Slade takes a hands-on approach with his players’ recruitments, but not to the extent that he’s putting pressure on them. He simply has their best interest in mind and wants to help his kids find the best fit for them.
“I’ll get very involved in the beginning, and not to the point where I’m telling them hey, you need to go to this school,” he said. “I just give them all the pros and cons. Being through this as a player and being a coach and knowing a lot of the coaches that come through here, I can kind of see things that they can’t see. But at the end of the day, they’re going to make their own decisions. But I don’t want them to get blindsided by anything, and I’ll sit in a room with them and ask the coaches the tough questions. And I can usually see through some of the foolishness, if you will.”
As far as Salyer, the nation’s No. 1 offensive guard and No. 10 overall prospect in the country according to Rivals has garnered a ton of attention from college coaches.
Unlike some high-profile recruits these days, though, Salyer isn’t self-centered or an attention-seeker.
“He’s done a really good job in handling it and not letting it be a distraction,” Slade said. “He’s just really concentrating on Pace football this season and not letting the recruiting part disrupt what we’re trying to get accomplished, which is to get back to the state championship.”
Clemson offered Salyer (6-3, 340) back in June 2015 following his performance at the Dabo Swinney Camp as a rising sophomore, and the Tigers have since become one of the top contenders for his services.
Salyer has shown his strong interest in Clemson as he’s visited the school a number of times this year. He attended the program’s elite junior day in January, took in one of the team’s spring practice in March and competed for a day of the Swinney Camp in June.

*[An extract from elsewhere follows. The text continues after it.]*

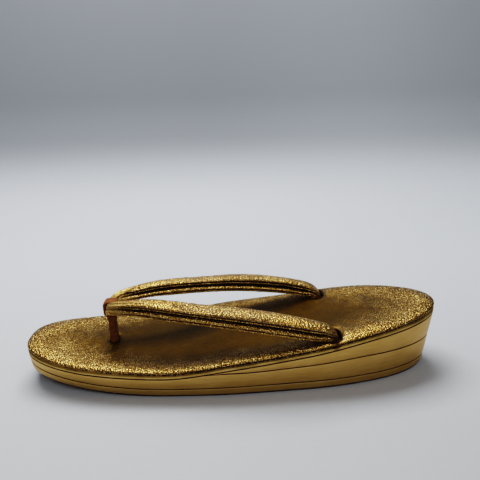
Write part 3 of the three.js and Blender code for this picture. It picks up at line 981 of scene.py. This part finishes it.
def around_from_crown(profile):
    """Distance round the section from the crown: positive on the outer side, negative inside."""
    steps = np.linalg.norm(np.diff(np.vstack([profile, profile[:1]]), axis=0), axis=1)
    run = np.r_[0.0, np.cumsum(steps)][:-1]
    crown, total = int(np.argmax(profile[:, 1])), steps.sum()
    return (run[crown] - run + total / 2) % total - total / 2


def folds_at(side, run, around, height):
    """How far the cover stands out round one section, less than 0 in a dent."""
    seed = 20.0 + side
    place = np.column_stack([np.full(len(around), run), around, 0 * around])
    waves = 0.07 * rumple(place, (1.7, 5.0, 1.0), seed)
    waves += 0.08 * rumple(place, (4.5, 6.0, 1.0), seed + 1)
    folds = 0.5 * rumple(place @ SLANT, (1.9, 9.0, 1.0), seed + 2)
    folds *= math.exp(-(((run - 52.0) / 16.0) ** 2)) * smooth((height - 0.55) / 0.2)
    flutes = 0.3 * np.sin(around * 1.9 + side) * math.exp(-(((run - 12.0) / 8.0) ** 2))
    total = waves + folds + flutes * smooth((height - 0.5) / 0.2)
    for dent_side, lean, at, wide, deep in DENTS:
        if dent_side == side:
            along = (run - lean * around - at[0]) / wide[0]
            total -= deep * np.exp(-(along**2) - ((around - at[1]) / wide[1]) ** 2)
    return total


def marks_at(k, around, height, hollow):
    """How much painted shade each point of section k gets, from 0 to 1."""
    crown, run = smooth((height - 0.62) / 0.1), arm_run[k]
    seams = creases * (0.35 + 0.65 * groove_open[k])
    # Painted shade: specks over the crown's crumpled middle, deepened as shade, and the crown's
    # inner side toward the slit, darkened as the foot's shade.
    crumpled_and_shaded = 0.5 * crown * smooth((run - 46.0) / 5.0) * (1 - smooth((run - 98.0) / 14.0))
    foot_shade = 0.4 * crown * smooth((-0.2 - around) / 2.0) * smooth((run - 55.0) / 15.0)
    return np.max([seams, hollow, crumpled_and_shaded, foot_shade], axis=0)


def arm_points(side):
    """Each section's points and their painted shade. side is 1 for the left arm, -1 for the right.
    """
    sections, marks = [], []
    for k, (run, profile) in enumerate(zip(arm_run, profiles)):
        around = around_from_crown(profile)
        height = profile[:, 1] / arm_size[k, 1] + 0.5
        free = float(smooth((run - 5.0) / 6.0) * (1 - smooth((run - 138.0) / 5.0)))
        total = folds_at(side, run, around, height)
        # Dents and fold valleys get painted shade.
        marks.append(marks_at(k, around, height, np.clip(-total - 0.35, 0.0, 0.7) * free))
        profile = profile + outward_of(profile) * (total * free)[:, None]
        point = arm_centre[k] + arm_across[k] * profile[:, :1] + arm_normal[k] * profile[:, 1:]
        sections.append(point * (1, side, 1))
    return sections, marks


right_arm, right_marks = arm_points(-1)
left_arm, left_marks = arm_points(1)
print("darkest and middle mark:", np.round([np.max(left_marks), np.median(left_marks)], 2))

# %% [markdown]
# The strap is one piece from slit to slit, so the sections of both arms are put in one row before
# they get faces. A Mirror modifier would be shorter, but it would make the arms alike, and each
# has its own folds. Near the loop the foil is pulled tight, so it is smoother there.

# %% The finished strap


def sweep(sections):
    count, faces = len(sections[0]), []
    for r in range(len(sections) - 1):
        for i in range(count):
            a, b = r * count + i, r * count + (i + 1) % count
            faces.append((a, a + count, b + count, b))
    end = (len(sections) - 1) * count
    faces.append(tuple(range(count)))
    faces.append(tuple(range(end, end + count))[::-1])
    return np.vstack(sections), faces


def through_loop(right, left):
    """Both arms in one row, from the right end through the loop to the left end."""
    return np.concatenate([right[:0:-1], left])


tight = 0.6 * (1 - smooth((arm_run - 8.0) / 16.0))
strap = new_piece(
    "strap_cover",
    *sweep(through_loop(right_arm, left_arm)),
    strap_foil,
    through_loop(right_marks, left_marks),
    np.repeat(through_loop(tight, tight), len(creases)),
)
settle(strap, "strap")

# %% [markdown]
# The toe post is one band of suede folded round the strap, its two ends running down together
# between the toes into the sole. The loop is a flat band swept round a rounded box, and the post
# is a stack of thin oblongs that narrows below the loop, with the line between the two ends down
# its sides. Soft edges and a slight unevenness keep it from looking cut from wood.

# %% Toe post


def rounded_box(side, tall, corner, steps=7):
    """A closed outline in the shoe's side view, from the bottom right corner round to the left."""
    points = []
    for sx, sz, turn in ((1, -1, -90), (1, 1, 0), (-1, 1, 90), (-1, -1, 180)):
        for a in np.radians(np.linspace(turn, turn + 90, steps)):
            x = sx * (side - corner) + corner * math.cos(a)
            points.append((x, sz * (tall - corner) + corner * math.sin(a)))
    return np.array(points)


def loop_band():
    side, tall = ARM[0, 3] / 2 + GAP, ARM[0, 4] / 2 + GAP
    inner = rounded_box(side, tall, 1.4)
    outer = rounded_box(side + LOOP_WALL, tall + LOOP_WALL, 2.6)
    half, ease = POST["wide"] / 2, 0.35
    edge = [
        (0.0, half - ease), (0.15, half - 0.1), (0.5, half), (0.85, half - 0.1), (1.0, half - ease),
        (1.06, half / 2),
    ]
    rows = []
    for share, y in [(s, -y) for s, y in edge] + [(1.08, 0.0)] + edge[::-1]:
        ring = inner + (outer - inner) * share
        rows.append(np.column_stack([ring[:, 0], np.full(len(ring), y), ring[:, 1]]))
    count, faces = len(inner), []
    points = np.vstack(rows) + (POST["x"], 0.0, ARM[0, 2])
    for r in range(len(rows)):
        for i in range(count):
            a, b = r * count + i, r * count + (i + 1) % count
            c = (r + 1) % len(rows) * count
            faces.append((a, c + i, c + (i + 1) % count, b))
    return points, faces


def post_stem():
    top = ARM[0, 2] - ARM[0, 4] / 2 - GAP - 0.4
    levels = np.r_[np.linspace(POST["foot"], top - 3.5, 26), np.linspace(top - 3.2, top, 9)]
    flare = smooth((levels - (top - 3.5)) / 3.5)
    rings = []
    for z, wide_by in zip(levels, flare):
        ring = rounded_box(POST["wide"] / 2 + 0.1, POST["thick"] / 2 + 1.0 * wide_by, 0.8, 5)
        split = np.exp(-((ring[:, 1] / 0.45) ** 2)) * (np.abs(ring[:, 0]) > POST["wide"] / 2 - 0.9)
        ring[:, 0] -= np.sign(ring[:, 0]) * 0.5 * split
        waist = 1 - 0.05 * math.sin((z - levels[0]) / (top - levels[0]) * math.pi)
        x, y = ring[:, 1] + POST["x"], ring[:, 0] * waist
        rings.append(np.column_stack([x, y, np.full(len(ring), z)]))
    return sweep(rings)


def suede_post():
    band, band_faces = loop_band()
    stem, stem_faces = post_stem()
    points = np.vstack([band, stem])
    points += 0.12 * rumple(points, 2.4, 30.0)[:, None] * (1, 0.6, 1)
    return points, band_faces + [tuple(v + len(band) for v in f) for f in stem_faces]


post = new_piece("toe_post_suede", *suede_post(), suede)
soften = post.modifiers.new("soften", "SUBSURF")
soften.levels = soften.render_levels = 1
settle(post, "toe_post")

# %% [markdown]
# The shoe stands on pale paper that sweeps up behind it. Foil shows what is round it more than it
# shows its own colour, so the paper matters too. Its tints are painted light and shade: pale
# beside the shoe, paler and cooler behind it, darker toward the camera and on the heel's side,
# and grey up the wall, lighter on the heel's side.

# %% Paper sweep


def paper():
    material, start, shader = new_finish("pale_paper", Roughness=0.85)
    place = start.make("ShaderNodeTexCoord", output="Object")
    tooth = place.noise(0.004, 3.0) * 0.06 + 0.97
    rise = place.part("Z").ramp(0.0, 0.08)
    # Painted light and shade: the floor darkens toward the camera and the heel's side, and the wall
    # toward the toe's side.
    back = (place.part("Y") * -1.0).ramp(-0.3, 0.2)
    toe_side = place.part("X").ramp(-0.25, 0.05)
    near = toe_side.blend((0.31, 0.31, 0.305), (0.475, 0.476, 0.47))
    floor = back.blend(near, (0.585, 0.605, 0.64)) * tooth
    wall = toe_side.blend((0.31, 0.33, 0.355), (0.245, 0.26, 0.28))
    start.feed(shader["Base Color"], rise.blend(floor, wall))
    return material


def paper_sweep():
    near, far, rise, bend = 1.6, -0.35, 1.2, 0.16
    curve = [(near, 0.0), (0.4, 0.0), (0.0, 0.0)]
    for a in np.radians(np.linspace(0, 80, 17)):
        curve.append((far - bend * math.sin(a), bend * (1 - math.cos(a))))
    curve.append((curve[-1][0] - 0.2, rise))
    n = len(curve)
    points = [(x, y, z) for x in (-2.2, 2.2) for y, z in curve]
    faces = [(i, i + 1, n + i + 1, n + i) for i in range(n - 1)]
    return np.array(points) / MM, faces


sweep_paper = new_piece("paper_sweep", *paper_sweep(), paper())

# %% [markdown]
# The main light is large and hangs above, a little behind the shoe and to its toe's side, so beads
# on the top and the strap flash and the shadow falls softly to the front. A weak one in front
# lifts the walls. A small light would put a hard spark on every bead. The world adds a grey room
# round them, brighter overhead.

# %% Lights and room


def soft_light(name, place, size, power, colour=(1.0, 1.0, 1.0)):
    """A rectangular light aimed at the shoe's middle."""
    data = bpy.data.lights.new(name, "AREA")
    data.shape, data.size, data.size_y = "RECTANGLE", *size
    data.energy, data.color = power, colour
    light = bpy.data.objects.new(name, data)
    light.location = place
    light.rotation_euler = (-Vector(place)).to_track_quat("-Z", "Y").to_euler()
    bpy.context.scene.collection.objects.link(light)
    print(name, "light:", power, "W")


soft_light("overhead", (0.12, -0.32, 0.83), (0.66, 0.48), 8.9, (0.97, 0.985, 1.0))
soft_light("front", (-0.1, 0.55, 0.5), (0.5, 0.3), 1.0)

world = bpy.data.worlds.new("room")
bpy.context.scene.world = world
world.use_nodes = True
room = Wire(world.node_tree)
direction = room.make("ShaderNodeTexCoord", output="Generated")
height = room.make("ShaderNodeSeparateXYZ", sockets={0: direction}, output="Z")
glow = height.ramp(0.0, 1.0).blend((0.08, 0.08, 0.083), (0.19, 0.197, 0.21))
room.feed(world.node_tree.nodes["Background"].inputs["Color"], glow)

# %% [markdown]
# The camera stands at the shoe's left side, a hand's width above it, looking slightly down.

# %% Camera
EYE = (1.208, 285.042, 173.924)
yaw, pitch, roll = -0.026, 0.322, -0.027
level_view = np.array([math.sin(yaw), -math.cos(yaw), 0.0])
ahead = level_view * math.cos(pitch) - (0.0, 0.0, math.sin(pitch))
level = np.array([-math.cos(yaw), -math.sin(yaw), 0.0])
upright = np.cross(level, ahead)
right = math.cos(roll) * level + math.sin(roll) * upright
above = math.cos(roll) * upright - math.sin(roll) * level

camera = bpy.data.objects.new("camera", bpy.data.cameras.new("camera"))
camera.data.sensor_width, camera.data.lens = 36.0, 39.69
camera.data.clip_start = 0.01
turned = Matrix(np.column_stack([right, above, -ahead]).tolist()).to_4x4()
camera.matrix_world = Matrix.Translation(Vector(EYE) * MM) @ turned
bpy.context.scene.collection.objects.link(camera)
bpy.context.scene.camera = camera
bpy.context.scene.view_settings.view_transform = "Filmic"
bpy.context.scene.view_settings.look = "High Contrast"
print("camera at", [round(v, 3) for v in camera.location])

“That’s one of his top schools,” Slade said. “I think what he likes about it is Dabo is a genuine guy. He’s very fiery. I think the relationship he has with coach Elliott and coach Caldwell continues to keep growing, and I think he likes the environment. And he likes the way they do things there in terms of we’re not going to do things the way everyone else does it when it comes to recruiting and offering everybody. They’re going to be methodical, they’re going to take their time and really get the best student-athletes and kids with the best character.”
Salyer told TCI he plans to sign with his school of choice on Dec. 20, the early signing date.
Whichever school lands his signature will not only be getting one of the nation’s premier talents, but also a high-character individual.
“They’re going to be one lucky university,” Slade said. “He’s going to be great in the community. He’s going to buy completely in. This is unfamiliar territory to him, coming to a private school in Buckhead, and he’s gotten here and embraced it. He speaks at a lot of the functions, he’s an ambassador, and I think he’ll be the same way in college. He wants to go somewhere and change things. Even if there’s some areas that need to be worked on, he’s going to take them on and he’s going to take the challenge.
“They’re going to get a great young man. He’ll go down in my career as a kid I’ll never forget and a kid who’s really shaped me in my coaching career.”
If Salyer ultimately decides for Clemson, Slade is sure his future will be in good hands.
“I told Jamaree no matter where he goes to college, I’m sure he’ll make the right decision for the right thing,” Slade said. “If he ends up at Clemson, I know I’ll be able to sleep at night.”
Salyer is ranked by the major recruiting services as a consensus top-two offensive guard and top-30 prospect nationally regardless of position.
Slade was a consensus All-American at Virginia in 1992. Four years later, he earned All-Pro and Pro Bowl honors with the Patriots.